Predicting coastal variations in non-storm conditions with machine learning

Abstract

Abstract Coastal erosion, driven by natural factors and human activities, is a major threat to vulnerable regions like Narrabeen, Australia. This study investigates shoreline changes, berm crest elevation variations, and horizontal berm crest positions under non-storm conditions. Using a decision tree algorithm, key features influencing these phenomena were identified. For shoreline changes, berm width changes (∆BW), berm slope, sea level rise (SLR), and wave breaking index (ζ) were critical. Berm crest elevation was linked to BC height, ∆xShoreline, ∆xBC, and wave power (P), while horizontal berm crest positions were influenced by BW, berm slope, ∆yBC, BC height, wave energy (E), SLR, and ζ. The feedforward neural network (FNN) algorithm was then applied to predict these objectives.

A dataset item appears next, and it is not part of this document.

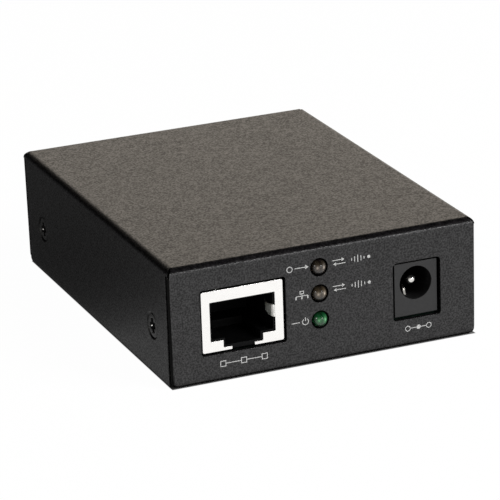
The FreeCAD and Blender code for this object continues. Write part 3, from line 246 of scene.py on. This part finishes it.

Shoreline changes were predicted with a root mean squared error (RMSE) of 3.3 m and R 2 of 92% (DS4 scenario). Berm crest elevation predictions achieved an RMSE of 0.35 m and R 2 of 75% (DY4 scenario), while horizontal berm crest positions reached an RMSE of 9.28 m and R 2 of 85.8% (DX7 scenario). These results demonstrate that parameter classification via decision trees enhances neural network predictions. The FNN proved to be a reliable tool for forecasting coastal dynamics, supporting effective monitoring and management strategies.